You see, when Bill started reducing those debts and doing the work of God, even out of terrible motives, his life changed. He saw a new vision of how things could be. He had new friends. He had a new sense of what was really important. Despite his selfish motives, he was transformed. And he did God’s work despite the crappy state of his heart. And isn’t that good news for those of us who feel like we’re in the same position? Who have hearts that aren’t quite as good as we would hope. Who wish we loved better or wanted to do good a little more than we do.
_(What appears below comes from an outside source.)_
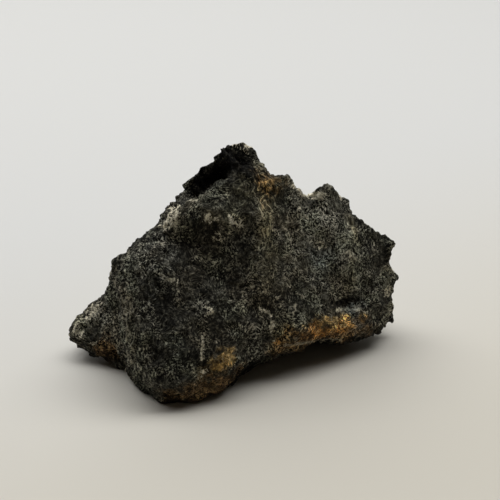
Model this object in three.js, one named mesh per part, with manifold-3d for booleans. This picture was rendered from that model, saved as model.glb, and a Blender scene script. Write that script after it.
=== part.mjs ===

Isn’t it good news for all of us who don’t trust God all that much even though we wish we did?

 

It is an amazing relief to know that we get to start doing good even before we feel like it and that God says it still works when we do! It still works to bring God’s kingdom and it still works to change us. You see, Jesus knows well that that when we invest our time and our money somewhere, our heart will eventually follow. So we can start being clever about using our wealth for the sake of doing Jesus stuff- setting people free and celebrating the ones who feel rejected. We can use our wealth to welcome home those who feel lost, to speak truth to the powerful and greedy, and to bring healing and abundance to those desperate for it. And when we keep doing that, our heart will start to love those things. And our heart will start to love and trust the God who brings those things. And then, that beautiful kingdom of God comes to us, too.